A slide among major countries including China crippled worldwide clean energy finance flows in the emerging world in a year when coal soared to new heights, according to analysts.

Clean energy investment plummeted by U$36 billion between 2017 (US$169 billion) and 2018 (US$133 billion) across the developing world, BloombergNEF said on Monday, describing the drop as the largest ever recorded by its Climatescope survey.

The analysis of 104 emerging markets identified China – where nation-wide investment nosedived between 2017 (US$122 billion) and 2018 (US$86 billion) – as a key culprit. Year-on-year funding declines in India (US$2.4 billion) and Brazil (US$2.7 billion) were also major, BloombergNEF said.

The survey found the global picture brightened considerably when these three countries were removed from the analysis. With China, India and Brazil out of the equation, worldwide clean energy finance volumes were found to actually jump between 2017 (US$30 billion) and 2018 (US$34 billion).

According to BloombergNEF’s Climatescope, emerging markets of note last year included Vietnam, South Africa, Mexico and Morocco. Put together, these four countries alone poured US$16 billion into clean energy ventures in 2018, the poll said.

Despite the year-on-year funding slowdown, India, China and Brazil remained among Climatescope's top ten most attractive clean energy finance markets, with India sealing top spot for the first time. Others in the top ten roster included Chile, Kenya, Jordan, Peru and Morocco.

Coal problem takes centre stage ahead of climate talks

In a statement released alongside the analysis, BloombergNEF’s Climatescope project manager Luiza Demôro described the survey’s headline findings as “undeniably disappointing.” She added, however, that the update found “important and positive” progress among smaller states.

Even as they dropped between 2017 (US$169 billion) and 2018 (US$133 billion) – a level not seen since 2016 – clean energy finance volumes remain far above the US$49-US$108 billion range they hovered around in the years until 2015, when the Paris Agreement on climate change was adopted.

The update – released just ahead of this year’s round of post-Paris UN climate talks in Madrid – revealed a mixed picture for the global efforts to divest from coal. Across emerging states, noted BloombergNEF Americas head Ethan Zindler, the phase-out will take long to fully unfold.

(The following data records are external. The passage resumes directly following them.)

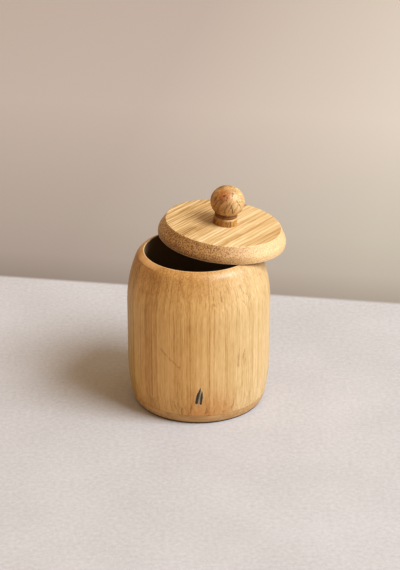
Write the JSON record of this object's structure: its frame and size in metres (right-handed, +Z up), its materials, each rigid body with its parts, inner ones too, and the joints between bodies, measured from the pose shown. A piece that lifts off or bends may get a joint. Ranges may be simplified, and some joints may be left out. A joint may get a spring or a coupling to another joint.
{
  "type": "candy jar",
  "caption": "Small round turned bamboo jar with a rolled rim and a glued base, its domed-edge lid lying askew on the mouth, with a ball knob screwed on.",
  "frame": {"origin": "centre of the foot, on the surface that the jar stands on, on the jar's own axis", "axes": "+Z up along the jar's axis; -Y is the front that the picture shows; +X to the right, which is the way the lid slopes down"},
  "size_m": [0.1109, 0.1106, 0.153],
  "materials": {
    "bamboo_wall": "satin, upright fibres",
    "bamboo_base": "satin, plain edge",
    "bamboo_lid": "satin, striped fibres",
    "wood_knob": "satin, patchy grain with fine cracks",
    "zinc_steel": "zinc-plated"
  },
  "bodies": {
    "root": {"jar_body": "bamboo_wall", "base_disc": "bamboo_base", "lid": "bamboo_lid", "knob": "wood_knob", "knob_screw": "zinc_steel"}
  },
  "joints": []
}
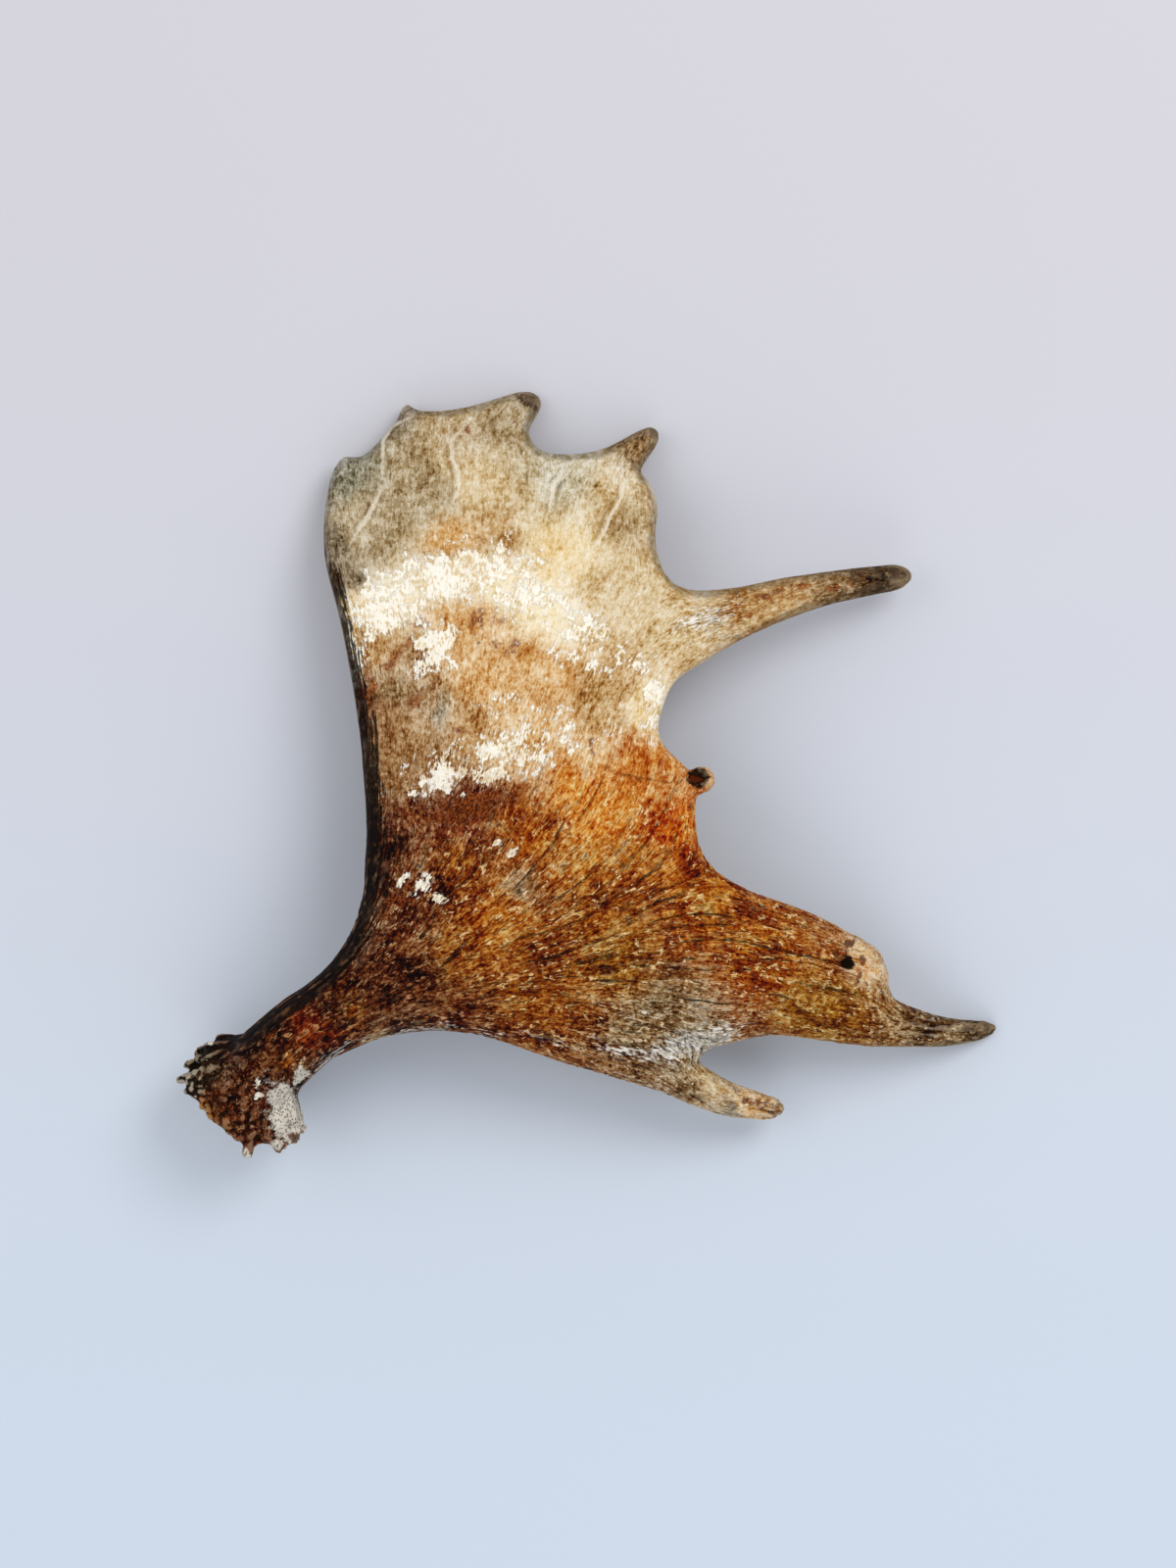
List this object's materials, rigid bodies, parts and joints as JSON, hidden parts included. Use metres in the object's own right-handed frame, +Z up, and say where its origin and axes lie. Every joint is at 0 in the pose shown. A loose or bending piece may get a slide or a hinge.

On one hand, BloombergNEF found additions of the fossil fuel are slowing in the emerging world, with 2018’s construction rates of 39GW plummeting from 2015’s 84GW. In addition, the majority of capacity coming online in these countries last year was wind or solar, the firm said.

On the other hand, however, actual coal use surged to record highs. The Climatescope survey found power generation from the fossil fuel climbed between 2017 (6,400TWh) and 2018 (6,900TWh) across the region. The 500TWh jump could power the US state of Texas for a year, the poll said.